As I told you yesterday, we were in Portsmouth, New Hampshire, for our vacation. The town of Fryeburg is in Maine. We decided that it might be enjoyable to immerse ourselves in the atmosphere of their annual county fair. It seemed like a nice vacationy thing to do. So we set off on the 90-mile ride to Fryeburg.

It was a pleasant enough ride for the first 75 miles or so. Once we hit Conway, however, it turned into a vehicular nightmare.

If you’re familiar with New England and its tourist destinations, you know that getting anywhere near North Conway will set you up for sitting in traffic for a long while. And I knew that fact. I was expecting to perhaps hit a slight bit of congestion, but I also knew that with a final destination of Fryeburg it might not be too unbearable. At Conway, the road to North Conway splits off from the road to Fryeburg. I figured once we were past Conway it would be clear sailing. I had been to Fryeburg a couple of times in the past and I always flew through it.

What I failed to take into account was that the damn fair wasn’t going on when I had previously driven through the town. Add that to it being foliage season, and the road to the fair being a one-lane road for ten miles, and that not only were people going TO North Conway to vacation, but vacationers were also driving FROM North Conway to go to the fair…

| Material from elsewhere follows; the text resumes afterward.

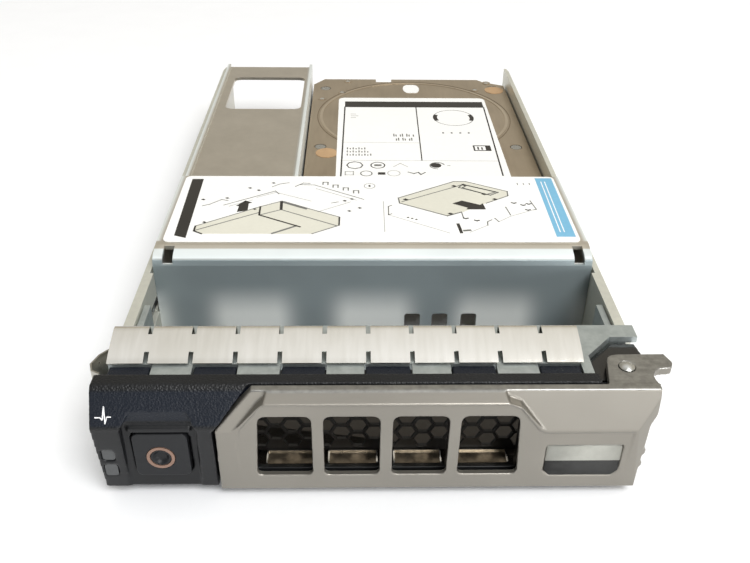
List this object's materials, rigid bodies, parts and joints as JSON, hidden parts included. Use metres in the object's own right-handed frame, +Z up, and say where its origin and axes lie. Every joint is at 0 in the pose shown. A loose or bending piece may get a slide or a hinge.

Suffice to say the final fifteen miles were not pleasant.

(MY WIFE would like me to add, however, that the company was wonderful.)

It took us three-and-a-half hours to make 89 miles. I say “89”, and not “90”, because we parked about a mile from the actual fairgrounds and walked the rest of the way. This means we also walked back to the car afterward. Additionally, there was a lot of walking around from one thing to another on the grounds themselves. I didn’t take home any stuffed animals, but I transported two nice blisters on my left heel to our hotel that evening.

Live and learn, I guess. Had I any idea that the traffic would be so horrendous – that is, if I used my brains and thought about it a bit – I don’t believe we would have undertaken the journey. I mean, it's nice to walk around the fairgrounds and notice that you're the fittest specimen there, which makes you feel a whole lot better about eating those two sausages with peppers and onions, but probably not worth as much aggravation as the drive brought us.

Then again, you see some things at the Fryeburg Fair that you wouldn’t see if you stayed in Portsmouth. Bubba, for instance.

Photography being what it is, and MY photography being even more so, Bubba is not represented here in all of his ginormous glory. His ass stood about seven feet tall. Here is the sign that stood just outside of Bubba’s stall.

That is one huge pot roast. And Bubba must have sensed my preference for tasty meats. He never took his eyes off of me. And he spoke to me in threatening tones. His vocalizations were not the friendly sort of moo one might hear from Daisy the dairy cow. Bubba possessed a bovine voice about two octaves lower, but infinitely more menacing, than James Earl Jones. This won’t do it justice, but I have no good idea of how to recreate Bubba’s voice in print, so here’s my best approximation:


I had never before heard a farm animal growl, let alone with such force that it would have blown my hair back if I had any.

Bubba was securely chained to the stall, but happy 1930’s theatergoers had been assured that King Kong was securely chained, too, and I remember what happened in that movie. I pictured Bubba breaking loose, grabbing MY WIFE in his massive jaws, and climbing the Ferris Wheel while being shot at from the airplanes on the kiddie ride. If they were able to bring him down, the rent-a-cops would say…

“Well, the planes finally got him!”

To which I would have had to reply…

“It wasn’t the planes. It was beauty killed the beef.”

After my encounter with Bubba, I decided that I’d like to view some friendlier (and smaller) livestock. I wandered over to the goat barn.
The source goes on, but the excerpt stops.